**Exercise material:**
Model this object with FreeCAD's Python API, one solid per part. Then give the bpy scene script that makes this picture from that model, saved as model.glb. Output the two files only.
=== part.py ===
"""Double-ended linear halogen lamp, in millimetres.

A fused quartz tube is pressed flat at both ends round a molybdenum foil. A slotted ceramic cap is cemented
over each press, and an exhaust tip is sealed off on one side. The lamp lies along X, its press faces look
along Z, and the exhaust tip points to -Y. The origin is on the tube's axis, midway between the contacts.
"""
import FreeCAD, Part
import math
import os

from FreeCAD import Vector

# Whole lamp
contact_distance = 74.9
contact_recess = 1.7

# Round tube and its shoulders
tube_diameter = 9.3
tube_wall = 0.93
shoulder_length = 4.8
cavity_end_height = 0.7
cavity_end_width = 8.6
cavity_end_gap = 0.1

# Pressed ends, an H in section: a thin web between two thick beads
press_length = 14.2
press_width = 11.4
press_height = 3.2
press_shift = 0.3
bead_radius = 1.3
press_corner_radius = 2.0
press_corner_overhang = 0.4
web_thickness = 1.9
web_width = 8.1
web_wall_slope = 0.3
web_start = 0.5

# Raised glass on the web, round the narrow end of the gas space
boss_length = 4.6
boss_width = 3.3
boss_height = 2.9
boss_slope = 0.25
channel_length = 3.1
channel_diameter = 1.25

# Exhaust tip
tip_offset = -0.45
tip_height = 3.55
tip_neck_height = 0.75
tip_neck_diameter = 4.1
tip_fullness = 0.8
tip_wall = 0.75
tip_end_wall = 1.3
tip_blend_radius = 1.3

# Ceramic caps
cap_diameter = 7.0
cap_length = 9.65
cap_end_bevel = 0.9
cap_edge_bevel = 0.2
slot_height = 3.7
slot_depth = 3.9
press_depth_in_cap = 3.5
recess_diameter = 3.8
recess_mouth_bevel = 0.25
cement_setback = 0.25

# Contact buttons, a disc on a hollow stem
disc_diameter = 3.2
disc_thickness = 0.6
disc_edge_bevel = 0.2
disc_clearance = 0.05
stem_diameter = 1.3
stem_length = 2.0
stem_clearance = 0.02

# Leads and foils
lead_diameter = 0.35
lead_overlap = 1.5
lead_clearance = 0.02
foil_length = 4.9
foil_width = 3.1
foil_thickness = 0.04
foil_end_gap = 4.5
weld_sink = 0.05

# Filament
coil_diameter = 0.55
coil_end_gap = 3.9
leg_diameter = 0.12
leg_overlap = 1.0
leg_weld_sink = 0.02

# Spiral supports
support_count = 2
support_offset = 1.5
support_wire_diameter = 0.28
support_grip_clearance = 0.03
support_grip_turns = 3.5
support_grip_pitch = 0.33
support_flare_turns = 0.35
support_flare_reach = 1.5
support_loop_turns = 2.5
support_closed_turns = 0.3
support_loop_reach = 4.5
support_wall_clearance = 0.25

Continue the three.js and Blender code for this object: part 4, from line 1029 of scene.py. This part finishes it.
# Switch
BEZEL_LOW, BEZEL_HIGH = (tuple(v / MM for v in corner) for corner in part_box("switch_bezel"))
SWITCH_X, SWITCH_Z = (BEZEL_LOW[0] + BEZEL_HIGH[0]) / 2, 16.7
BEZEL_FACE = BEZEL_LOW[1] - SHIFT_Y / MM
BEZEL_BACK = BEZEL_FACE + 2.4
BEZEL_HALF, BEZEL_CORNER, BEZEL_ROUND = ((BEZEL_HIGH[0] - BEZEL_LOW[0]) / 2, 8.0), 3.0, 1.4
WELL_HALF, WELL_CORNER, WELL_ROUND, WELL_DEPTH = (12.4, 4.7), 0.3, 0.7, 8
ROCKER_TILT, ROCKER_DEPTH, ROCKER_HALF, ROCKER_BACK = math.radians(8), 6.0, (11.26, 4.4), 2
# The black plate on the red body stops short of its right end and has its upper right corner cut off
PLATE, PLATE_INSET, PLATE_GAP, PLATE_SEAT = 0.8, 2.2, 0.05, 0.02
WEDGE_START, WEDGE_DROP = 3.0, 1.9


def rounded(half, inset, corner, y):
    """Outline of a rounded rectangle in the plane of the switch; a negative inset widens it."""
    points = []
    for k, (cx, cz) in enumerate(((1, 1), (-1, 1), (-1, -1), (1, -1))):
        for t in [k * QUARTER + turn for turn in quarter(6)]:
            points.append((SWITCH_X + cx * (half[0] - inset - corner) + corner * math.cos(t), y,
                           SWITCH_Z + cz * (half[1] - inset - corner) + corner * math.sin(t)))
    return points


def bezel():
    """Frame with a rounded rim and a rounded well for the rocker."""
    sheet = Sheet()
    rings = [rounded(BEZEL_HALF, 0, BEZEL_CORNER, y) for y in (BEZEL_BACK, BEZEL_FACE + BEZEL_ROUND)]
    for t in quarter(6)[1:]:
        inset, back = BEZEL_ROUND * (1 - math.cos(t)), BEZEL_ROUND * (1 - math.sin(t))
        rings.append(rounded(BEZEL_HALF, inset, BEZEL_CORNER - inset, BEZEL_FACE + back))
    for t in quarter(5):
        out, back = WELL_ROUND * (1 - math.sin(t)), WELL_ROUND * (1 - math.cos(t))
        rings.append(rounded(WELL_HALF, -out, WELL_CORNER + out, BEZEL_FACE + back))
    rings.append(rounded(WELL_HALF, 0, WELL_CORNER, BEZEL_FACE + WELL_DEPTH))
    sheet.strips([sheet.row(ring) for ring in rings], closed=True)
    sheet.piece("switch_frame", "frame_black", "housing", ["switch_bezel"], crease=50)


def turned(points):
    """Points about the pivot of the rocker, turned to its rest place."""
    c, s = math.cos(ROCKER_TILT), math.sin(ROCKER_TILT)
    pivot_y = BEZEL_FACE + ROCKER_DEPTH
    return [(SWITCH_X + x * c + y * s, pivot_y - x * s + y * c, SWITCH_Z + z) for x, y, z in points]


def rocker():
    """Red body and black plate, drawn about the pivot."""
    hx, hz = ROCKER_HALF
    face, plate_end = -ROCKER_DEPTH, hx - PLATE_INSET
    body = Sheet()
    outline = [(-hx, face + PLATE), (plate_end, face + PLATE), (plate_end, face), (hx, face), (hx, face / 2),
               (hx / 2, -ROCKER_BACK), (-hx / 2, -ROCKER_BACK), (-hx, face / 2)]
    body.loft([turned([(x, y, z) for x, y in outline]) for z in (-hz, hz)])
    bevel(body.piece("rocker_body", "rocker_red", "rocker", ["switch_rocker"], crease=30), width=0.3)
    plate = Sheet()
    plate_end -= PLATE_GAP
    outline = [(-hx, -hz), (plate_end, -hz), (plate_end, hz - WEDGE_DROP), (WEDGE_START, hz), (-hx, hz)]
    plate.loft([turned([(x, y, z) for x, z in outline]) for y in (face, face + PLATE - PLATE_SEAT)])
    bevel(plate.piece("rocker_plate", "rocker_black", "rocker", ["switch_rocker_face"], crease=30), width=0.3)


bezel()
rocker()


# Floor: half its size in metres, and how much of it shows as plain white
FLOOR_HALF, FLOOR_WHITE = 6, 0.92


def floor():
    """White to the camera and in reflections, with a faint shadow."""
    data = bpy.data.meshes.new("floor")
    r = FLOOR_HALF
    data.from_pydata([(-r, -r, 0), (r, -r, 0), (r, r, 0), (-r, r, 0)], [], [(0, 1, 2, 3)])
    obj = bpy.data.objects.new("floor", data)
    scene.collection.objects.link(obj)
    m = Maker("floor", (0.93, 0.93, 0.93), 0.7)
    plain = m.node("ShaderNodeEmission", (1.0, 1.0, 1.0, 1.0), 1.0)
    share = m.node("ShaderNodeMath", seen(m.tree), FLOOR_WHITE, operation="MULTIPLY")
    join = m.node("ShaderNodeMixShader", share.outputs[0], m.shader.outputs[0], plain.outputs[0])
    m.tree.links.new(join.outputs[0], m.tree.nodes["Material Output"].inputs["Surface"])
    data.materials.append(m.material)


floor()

---

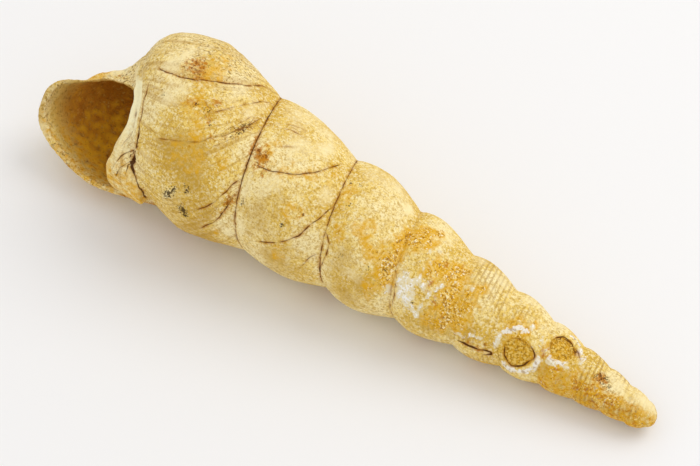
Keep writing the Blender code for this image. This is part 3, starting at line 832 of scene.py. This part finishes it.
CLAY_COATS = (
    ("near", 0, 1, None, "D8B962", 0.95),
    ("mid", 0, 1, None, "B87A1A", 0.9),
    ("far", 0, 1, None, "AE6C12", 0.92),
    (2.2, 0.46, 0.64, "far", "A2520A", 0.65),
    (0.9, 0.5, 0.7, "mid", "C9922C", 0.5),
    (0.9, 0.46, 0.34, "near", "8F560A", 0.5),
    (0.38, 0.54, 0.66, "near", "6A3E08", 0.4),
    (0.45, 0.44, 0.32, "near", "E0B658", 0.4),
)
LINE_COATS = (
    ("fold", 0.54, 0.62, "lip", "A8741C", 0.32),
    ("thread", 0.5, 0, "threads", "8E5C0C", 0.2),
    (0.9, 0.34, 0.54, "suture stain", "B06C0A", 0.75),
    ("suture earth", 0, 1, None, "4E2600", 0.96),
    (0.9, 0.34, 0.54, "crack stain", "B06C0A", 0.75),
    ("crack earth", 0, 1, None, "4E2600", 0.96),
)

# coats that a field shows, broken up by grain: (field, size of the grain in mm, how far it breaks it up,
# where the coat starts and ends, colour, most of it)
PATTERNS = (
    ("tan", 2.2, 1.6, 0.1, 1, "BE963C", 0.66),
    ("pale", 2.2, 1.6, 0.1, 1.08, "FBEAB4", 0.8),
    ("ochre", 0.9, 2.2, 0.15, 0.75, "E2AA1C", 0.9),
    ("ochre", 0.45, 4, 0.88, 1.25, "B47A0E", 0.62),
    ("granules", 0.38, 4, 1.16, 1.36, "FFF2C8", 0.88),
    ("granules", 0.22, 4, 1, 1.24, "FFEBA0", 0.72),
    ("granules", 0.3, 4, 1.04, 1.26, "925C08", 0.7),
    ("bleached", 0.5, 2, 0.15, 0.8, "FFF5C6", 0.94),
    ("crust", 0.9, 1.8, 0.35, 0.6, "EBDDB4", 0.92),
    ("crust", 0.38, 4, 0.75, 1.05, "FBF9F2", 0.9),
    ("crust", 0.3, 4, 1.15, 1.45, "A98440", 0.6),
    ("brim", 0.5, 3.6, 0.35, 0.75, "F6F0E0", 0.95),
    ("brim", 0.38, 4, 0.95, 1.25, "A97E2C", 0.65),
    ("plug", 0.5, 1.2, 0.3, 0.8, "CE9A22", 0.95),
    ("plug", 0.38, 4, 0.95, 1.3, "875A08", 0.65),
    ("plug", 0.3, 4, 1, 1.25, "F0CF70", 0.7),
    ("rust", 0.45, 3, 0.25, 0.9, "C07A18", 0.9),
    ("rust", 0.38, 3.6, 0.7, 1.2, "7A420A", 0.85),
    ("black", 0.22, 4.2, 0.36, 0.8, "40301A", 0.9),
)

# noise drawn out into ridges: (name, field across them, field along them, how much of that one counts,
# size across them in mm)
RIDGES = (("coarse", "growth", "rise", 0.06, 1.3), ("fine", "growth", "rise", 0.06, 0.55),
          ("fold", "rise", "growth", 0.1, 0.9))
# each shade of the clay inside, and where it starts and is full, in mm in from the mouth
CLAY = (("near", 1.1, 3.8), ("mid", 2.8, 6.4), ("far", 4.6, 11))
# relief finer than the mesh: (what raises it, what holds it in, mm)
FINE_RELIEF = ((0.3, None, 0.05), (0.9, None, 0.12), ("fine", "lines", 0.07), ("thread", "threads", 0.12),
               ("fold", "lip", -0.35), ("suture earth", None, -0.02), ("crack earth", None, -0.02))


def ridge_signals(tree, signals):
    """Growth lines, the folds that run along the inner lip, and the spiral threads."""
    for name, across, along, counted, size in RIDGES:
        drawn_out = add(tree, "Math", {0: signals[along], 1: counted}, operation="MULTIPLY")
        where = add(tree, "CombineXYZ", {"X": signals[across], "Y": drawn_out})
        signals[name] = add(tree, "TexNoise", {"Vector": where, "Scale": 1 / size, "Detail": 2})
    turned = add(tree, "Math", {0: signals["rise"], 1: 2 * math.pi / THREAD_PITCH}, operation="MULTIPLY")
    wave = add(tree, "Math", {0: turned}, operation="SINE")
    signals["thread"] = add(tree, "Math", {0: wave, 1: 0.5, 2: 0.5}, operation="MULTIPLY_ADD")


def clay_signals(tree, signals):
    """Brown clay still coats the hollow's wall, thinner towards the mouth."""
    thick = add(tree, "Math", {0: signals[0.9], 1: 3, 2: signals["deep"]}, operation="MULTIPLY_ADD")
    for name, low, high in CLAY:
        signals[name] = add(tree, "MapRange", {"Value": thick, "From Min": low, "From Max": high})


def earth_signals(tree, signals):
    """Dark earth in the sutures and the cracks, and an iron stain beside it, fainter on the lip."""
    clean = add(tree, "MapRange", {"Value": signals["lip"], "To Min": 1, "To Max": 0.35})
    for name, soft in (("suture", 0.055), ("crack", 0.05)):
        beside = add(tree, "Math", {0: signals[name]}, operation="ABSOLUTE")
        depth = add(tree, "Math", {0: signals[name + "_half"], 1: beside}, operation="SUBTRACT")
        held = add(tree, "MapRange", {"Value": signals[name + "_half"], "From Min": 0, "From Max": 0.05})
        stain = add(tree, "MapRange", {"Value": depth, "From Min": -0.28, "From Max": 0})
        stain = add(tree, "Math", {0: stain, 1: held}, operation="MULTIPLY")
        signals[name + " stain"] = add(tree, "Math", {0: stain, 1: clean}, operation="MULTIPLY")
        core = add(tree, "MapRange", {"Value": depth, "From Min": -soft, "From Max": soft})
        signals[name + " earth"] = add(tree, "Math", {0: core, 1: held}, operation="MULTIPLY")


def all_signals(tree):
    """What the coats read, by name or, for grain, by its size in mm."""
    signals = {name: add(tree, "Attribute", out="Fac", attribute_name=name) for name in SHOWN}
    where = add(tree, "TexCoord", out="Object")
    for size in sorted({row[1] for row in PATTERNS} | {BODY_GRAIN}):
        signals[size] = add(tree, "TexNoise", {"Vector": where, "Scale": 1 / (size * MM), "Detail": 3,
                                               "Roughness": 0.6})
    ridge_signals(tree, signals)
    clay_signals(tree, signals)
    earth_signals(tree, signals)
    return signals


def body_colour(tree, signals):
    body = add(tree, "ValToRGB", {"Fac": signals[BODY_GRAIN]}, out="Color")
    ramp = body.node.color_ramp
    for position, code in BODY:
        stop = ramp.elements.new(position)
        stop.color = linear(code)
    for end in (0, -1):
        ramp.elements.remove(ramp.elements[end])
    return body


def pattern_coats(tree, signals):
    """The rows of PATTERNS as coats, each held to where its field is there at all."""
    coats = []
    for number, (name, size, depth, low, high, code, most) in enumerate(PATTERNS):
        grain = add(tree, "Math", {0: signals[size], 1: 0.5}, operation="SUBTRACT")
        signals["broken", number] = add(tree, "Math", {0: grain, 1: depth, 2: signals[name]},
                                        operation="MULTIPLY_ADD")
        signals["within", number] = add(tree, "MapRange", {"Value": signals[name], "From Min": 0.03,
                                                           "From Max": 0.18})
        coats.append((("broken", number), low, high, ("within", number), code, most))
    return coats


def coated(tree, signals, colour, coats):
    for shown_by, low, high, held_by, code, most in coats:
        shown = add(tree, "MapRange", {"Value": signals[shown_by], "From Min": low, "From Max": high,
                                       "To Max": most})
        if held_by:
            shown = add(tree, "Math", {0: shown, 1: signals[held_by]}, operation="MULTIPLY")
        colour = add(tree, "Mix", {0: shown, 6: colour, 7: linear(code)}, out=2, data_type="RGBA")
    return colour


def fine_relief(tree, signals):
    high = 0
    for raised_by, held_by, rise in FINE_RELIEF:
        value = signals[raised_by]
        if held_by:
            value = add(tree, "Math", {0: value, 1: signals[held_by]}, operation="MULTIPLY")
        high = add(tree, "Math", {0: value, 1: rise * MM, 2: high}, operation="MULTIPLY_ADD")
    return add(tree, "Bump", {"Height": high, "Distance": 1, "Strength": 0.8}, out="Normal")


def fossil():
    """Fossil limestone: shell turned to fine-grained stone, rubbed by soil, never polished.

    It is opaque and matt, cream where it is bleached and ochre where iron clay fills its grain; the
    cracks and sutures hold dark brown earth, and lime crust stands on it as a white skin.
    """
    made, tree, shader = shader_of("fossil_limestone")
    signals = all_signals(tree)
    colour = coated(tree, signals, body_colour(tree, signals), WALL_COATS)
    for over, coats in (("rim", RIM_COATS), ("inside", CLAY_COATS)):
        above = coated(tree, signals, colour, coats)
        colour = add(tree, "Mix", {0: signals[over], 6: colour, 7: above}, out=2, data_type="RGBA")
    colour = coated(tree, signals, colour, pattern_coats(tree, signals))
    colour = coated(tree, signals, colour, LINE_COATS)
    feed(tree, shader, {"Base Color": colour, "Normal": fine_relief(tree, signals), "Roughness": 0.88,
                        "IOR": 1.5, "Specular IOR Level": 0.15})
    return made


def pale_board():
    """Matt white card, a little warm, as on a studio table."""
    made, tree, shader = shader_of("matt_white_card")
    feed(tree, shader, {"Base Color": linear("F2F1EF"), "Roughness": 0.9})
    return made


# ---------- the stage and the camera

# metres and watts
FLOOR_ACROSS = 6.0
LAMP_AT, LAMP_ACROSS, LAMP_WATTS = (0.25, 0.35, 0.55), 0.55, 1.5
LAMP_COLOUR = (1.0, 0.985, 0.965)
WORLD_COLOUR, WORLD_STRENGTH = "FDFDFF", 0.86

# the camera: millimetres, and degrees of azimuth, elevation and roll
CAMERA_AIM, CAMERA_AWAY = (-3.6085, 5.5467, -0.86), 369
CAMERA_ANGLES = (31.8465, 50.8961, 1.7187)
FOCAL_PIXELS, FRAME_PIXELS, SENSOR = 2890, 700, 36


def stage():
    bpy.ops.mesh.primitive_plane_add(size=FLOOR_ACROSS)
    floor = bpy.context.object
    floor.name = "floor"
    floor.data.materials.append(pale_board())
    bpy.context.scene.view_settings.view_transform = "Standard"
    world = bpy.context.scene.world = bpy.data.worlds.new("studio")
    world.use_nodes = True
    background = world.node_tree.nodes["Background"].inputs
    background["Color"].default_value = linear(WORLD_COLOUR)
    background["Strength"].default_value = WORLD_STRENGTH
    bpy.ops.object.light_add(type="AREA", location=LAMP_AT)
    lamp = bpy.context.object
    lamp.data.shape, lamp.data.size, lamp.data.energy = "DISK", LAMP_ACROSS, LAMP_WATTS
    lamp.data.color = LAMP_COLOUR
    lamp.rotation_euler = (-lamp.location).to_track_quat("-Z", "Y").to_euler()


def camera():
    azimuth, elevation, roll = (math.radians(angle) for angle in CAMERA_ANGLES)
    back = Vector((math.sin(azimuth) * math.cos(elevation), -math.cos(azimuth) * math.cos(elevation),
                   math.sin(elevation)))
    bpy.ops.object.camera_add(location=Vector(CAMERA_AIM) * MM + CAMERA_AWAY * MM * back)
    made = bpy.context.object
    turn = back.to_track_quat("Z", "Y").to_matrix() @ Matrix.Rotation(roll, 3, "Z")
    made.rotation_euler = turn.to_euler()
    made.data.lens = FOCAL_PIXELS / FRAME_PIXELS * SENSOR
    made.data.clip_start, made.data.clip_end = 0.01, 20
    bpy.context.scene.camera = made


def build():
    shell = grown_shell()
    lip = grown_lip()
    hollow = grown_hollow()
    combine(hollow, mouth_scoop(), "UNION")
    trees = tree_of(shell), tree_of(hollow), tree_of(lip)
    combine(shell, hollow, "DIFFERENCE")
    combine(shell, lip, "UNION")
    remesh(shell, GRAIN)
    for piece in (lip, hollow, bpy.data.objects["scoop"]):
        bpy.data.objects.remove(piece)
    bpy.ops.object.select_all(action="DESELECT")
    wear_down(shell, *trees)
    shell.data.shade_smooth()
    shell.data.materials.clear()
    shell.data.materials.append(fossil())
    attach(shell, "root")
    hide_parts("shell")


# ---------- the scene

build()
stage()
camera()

**Work required:** Extract each line holding the word "code" from the records.

**Correct answer:**
Continue the three.js and Blender code for this object: part 4, from line 1029 of scene.py. This part finishes it.
Keep writing the Blender code for this image. This is part 3, starting at line 832 of scene.py. This part finishes it.
    for position, code in BODY:
        stop.color = linear(code)
    for number, (name, size, depth, low, high, code, most) in enumerate(PATTERNS):
        coats.append((("broken", number), low, high, ("within", number), code, most))
    for shown_by, low, high, held_by, code, most in coats:
        colour = add(tree, "Mix", {0: shown, 6: colour, 7: linear(code)}, out=2, data_type="RGBA")